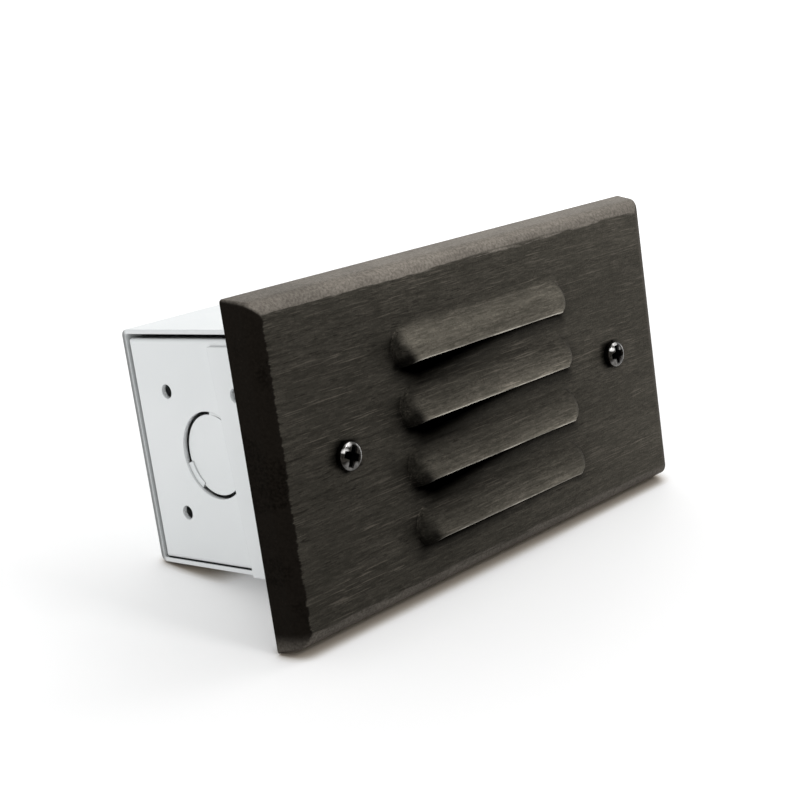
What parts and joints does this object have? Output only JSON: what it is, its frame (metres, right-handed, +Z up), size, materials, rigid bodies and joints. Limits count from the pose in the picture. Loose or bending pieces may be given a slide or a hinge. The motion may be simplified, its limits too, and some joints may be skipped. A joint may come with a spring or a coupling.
{
  "type": "step light",
  "caption": "Recessed wall step light with a louvred cast faceplate over a sheet steel box, with a capsule lamp in a ceramic socket behind a frosted glass lens.",
  "frame": {"origin": "middle of the faceplate's rear rim, in the plane of the wall", "axes": "+X to the right seen from the front, -Y out of the wall toward the viewer, +Y into the wall, +Z up"},
  "size_m": [0.1524, 0.0732, 0.0824],
  "materials": {
    "bronze": "brushed, dark bronze patina",
    "bronze_screw": "dark plated, bright",
    "white_paint": "white baked paint, satin",
    "zinc_steel": "zinc plated",
    "frosted_glass": "frosted",
    "clear_glass": "clear quartz",
    "gasket_rubber": "matt foam rubber",
    "ceramic": "unglazed steatite",
    "brass": "plain",
    "tungsten": "drawn wire",
    "lead_sleeve": "woven glass sleeve",
    "connector_plastic": "moulded"
  },
  "bodies": {
    "housing": {"box_wrap": "white_paint", "end_panel_left": "white_paint", "end_panel_right": "white_paint", "ear_bracket_left": "white_paint", "ear_bracket_right": "white_paint", "ear_rivets_left": "zinc_steel", "ear_rivets_right": "zinc_steel", "socket_bracket": "zinc_steel", "bracket_rivets": "zinc_steel", "lamp_socket": "ceramic", "socket_contacts": "brass", "socket_screws": "zinc_steel", "socket_nuts": "zinc_steel", "lead_a": "lead_sleeve", "lead_b": "lead_sleeve", "wire_connector_a": "connector_plastic", "wire_connector_b": "connector_plastic"},
    "cover": {"faceplate": "bronze", "glass_lens": "frosted_glass", "lens_gasket": "gasket_rubber", "lens_clip_left": "zinc_steel", "lens_clip_right": "zinc_steel", "lens_clip_screws": "zinc_steel"},
    "screw_left": {"faceplate_screw_left": "bronze_screw"},
    "screw_right": {"faceplate_screw_right": "bronze_screw"},
    "lamp": {"lamp_capsule": "clear_glass", "lamp_pins": "zinc_steel", "lamp_filament": "tungsten"}
  },
  "joints": [
    {"name": "cover_pull", "type": "slide", "parent": "housing", "child": "cover", "axis": [0, -1, 0], "range_m": [0, 0.06]},
    {"name": "screw_left_turn", "type": "hinge", "parent": "cover", "child": "screw_left", "pos_m": [-0.053, -0.008, 0], "axis": [0, -1, 0], "continuous": true},
    {"name": "screw_right_turn", "type": "hinge", "parent": "cover", "child": "screw_right", "pos_m": [0.053, -0.008, 0], "axis": [0, -1, 0], "continuous": true},
    {"name": "lamp_pull", "type": "slide", "parent": "housing", "child": "lamp", "axis": [1, 0, 0], "range_m": [0, 0.009]}
  ]
}
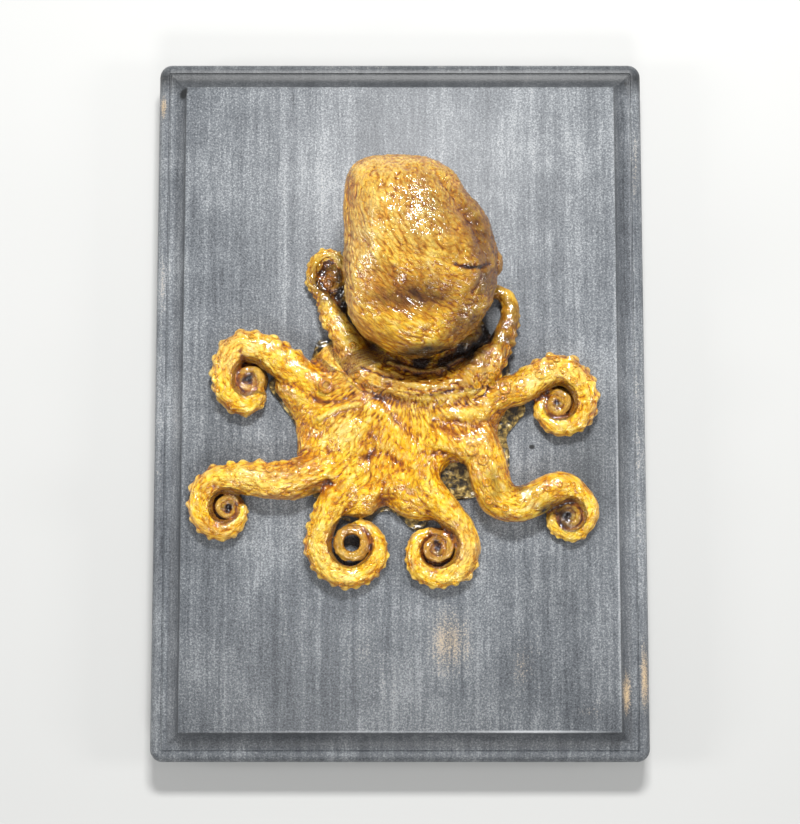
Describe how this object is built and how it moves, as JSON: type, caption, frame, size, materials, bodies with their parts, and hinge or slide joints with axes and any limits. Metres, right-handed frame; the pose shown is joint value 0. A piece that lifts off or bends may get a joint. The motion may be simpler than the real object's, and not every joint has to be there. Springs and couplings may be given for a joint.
{
  "type": "mounted whole octopus",
  "caption": "Whole small octopus, dried and varnished with its arms curled in spirals, fixed to an upright rectangular stained wooden plaque with a routed edge.",
  "frame": {"origin": "middle of the plaque's flat underside", "axes": "+X to the viewer's right and +Y to the plaque's top edge, as it is seen from the octopus's side; +Z out of the plaque's face"},
  "size_m": [0.128, 0.183, 0.0434],
  "materials": {
    "stained_wood": "pine with a thin slate-black stain, worn to tan wood at the edges, satin",
    "dried_skin": "wrinkled golden-amber skin under a glossy clear varnish"
  },
  "bodies": {
    "root": {"board": "stained_wood", "octopus": "dried_skin"}
  },
  "joints": []
}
• • •
GIVEN INSTRUCTION:
Exactly as they are written, print the entries again.

THE COMPLETED TASK:
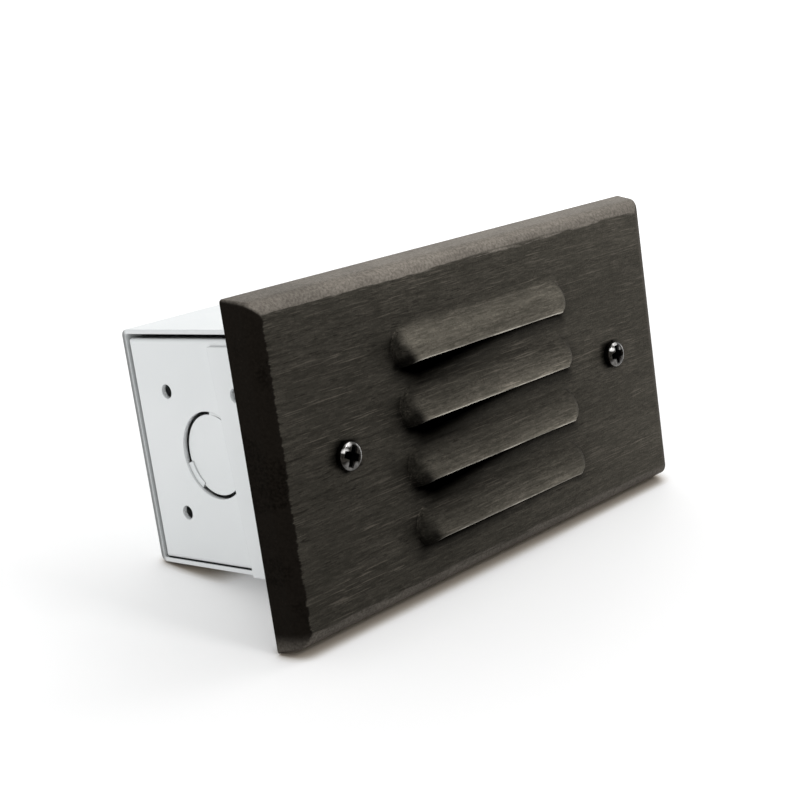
What parts and joints does this object have? Output only JSON: what it is, its frame (metres, right-handed, +Z up), size, materials, rigid bodies and joints. Limits count from the pose in the picture. Loose or bending pieces may be given a slide or a hinge. The motion may be simplified, its limits too, and some joints may be skipped. A joint may come with a spring or a coupling.
{
  "type": "step light",
  "caption": "Recessed wall step light with a louvred cast faceplate over a sheet steel box, with a capsule lamp in a ceramic socket behind a frosted glass lens.",
  "frame": {"origin": "middle of the faceplate's rear rim, in the plane of the wall", "axes": "+X to the right seen from the front, -Y out of the wall toward the viewer, +Y into the wall, +Z up"},
  "size_m": [0.1524, 0.0732, 0.0824],
  "materials": {
    "bronze": "brushed, dark bronze patina",
    "bronze_screw": "dark plated, bright",
    "white_paint": "white baked paint, satin",
    "zinc_steel": "zinc plated",
    "frosted_glass": "frosted",
    "clear_glass": "clear quartz",
    "gasket_rubber": "matt foam rubber",
    "ceramic": "unglazed steatite",
    "brass": "plain",
    "tungsten": "drawn wire",
    "lead_sleeve": "woven glass sleeve",
    "connector_plastic": "moulded"
  },
  "bodies": {
    "housing": {"box_wrap": "white_paint", "end_panel_left": "white_paint", "end_panel_right": "white_paint", "ear_bracket_left": "white_paint", "ear_bracket_right": "white_paint", "ear_rivets_left": "zinc_steel", "ear_rivets_right": "zinc_steel", "socket_bracket": "zinc_steel", "bracket_rivets": "zinc_steel", "lamp_socket": "ceramic", "socket_contacts": "brass", "socket_screws": "zinc_steel", "socket_nuts": "zinc_steel", "lead_a": "lead_sleeve", "lead_b": "lead_sleeve", "wire_connector_a": "connector_plastic", "wire_connector_b": "connector_plastic"},
    "cover": {"faceplate": "bronze", "glass_lens": "frosted_glass", "lens_gasket": "gasket_rubber", "lens_clip_left": "zinc_steel", "lens_clip_right": "zinc_steel", "lens_clip_screws": "zinc_steel"},
    "screw_left": {"faceplate_screw_left": "bronze_screw"},
    "screw_right": {"faceplate_screw_right": "bronze_screw"},
    "lamp": {"lamp_capsule": "clear_glass", "lamp_pins": "zinc_steel", "lamp_filament": "tungsten"}
  },
  "joints": [
    {"name": "cover_pull", "type": "slide", "parent": "housing", "child": "cover", "axis": [0, -1, 0], "range_m": [0, 0.06]},
    {"name": "screw_left_turn", "type": "hinge", "parent": "cover", "child": "screw_left", "pos_m": [-0.053, -0.008, 0], "axis": [0, -1, 0], "continuous": true},
    {"name": "screw_right_turn", "type": "hinge", "parent": "cover", "child": "screw_right", "pos_m": [0.053, -0.008, 0], "axis": [0, -1, 0], "continuous": true},
    {"name": "lamp_pull", "type": "slide", "parent": "housing", "child": "lamp", "axis": [1, 0, 0], "range_m": [0, 0.009]}
  ]
}
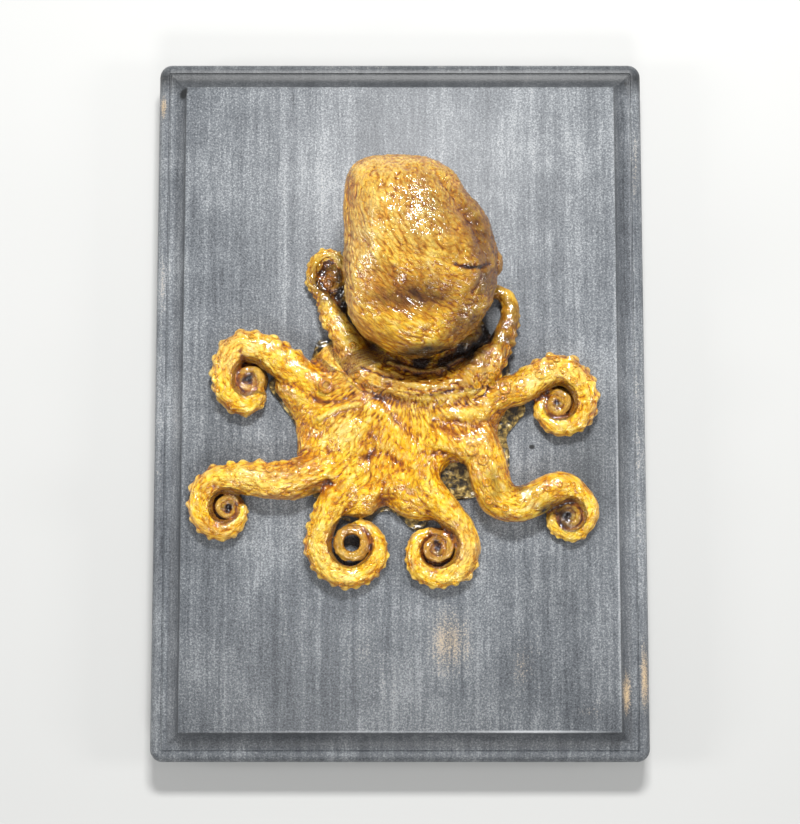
Describe how this object is built and how it moves, as JSON: type, caption, frame, size, materials, bodies with their parts, and hinge or slide joints with axes and any limits. Metres, right-handed frame; the pose shown is joint value 0. A piece that lifts off or bends may get a joint. The motion may be simpler than the real object's, and not every joint has to be there. Springs and couplings may be given for a joint.
{
  "type": "mounted whole octopus",
  "caption": "Whole small octopus, dried and varnished with its arms curled in spirals, fixed to an upright rectangular stained wooden plaque with a routed edge.",
  "frame": {"origin": "middle of the plaque's flat underside", "axes": "+X to the viewer's right and +Y to the plaque's top edge, as it is seen from the octopus's side; +Z out of the plaque's face"},
  "size_m": [0.128, 0.183, 0.0434],
  "materials": {
    "stained_wood": "pine with a thin slate-black stain, worn to tan wood at the edges, satin",
    "dried_skin": "wrinkled golden-amber skin under a glossy clear varnish"
  },
  "bodies": {
    "root": {"board": "stained_wood", "octopus": "dried_skin"}
  },
  "joints": []
}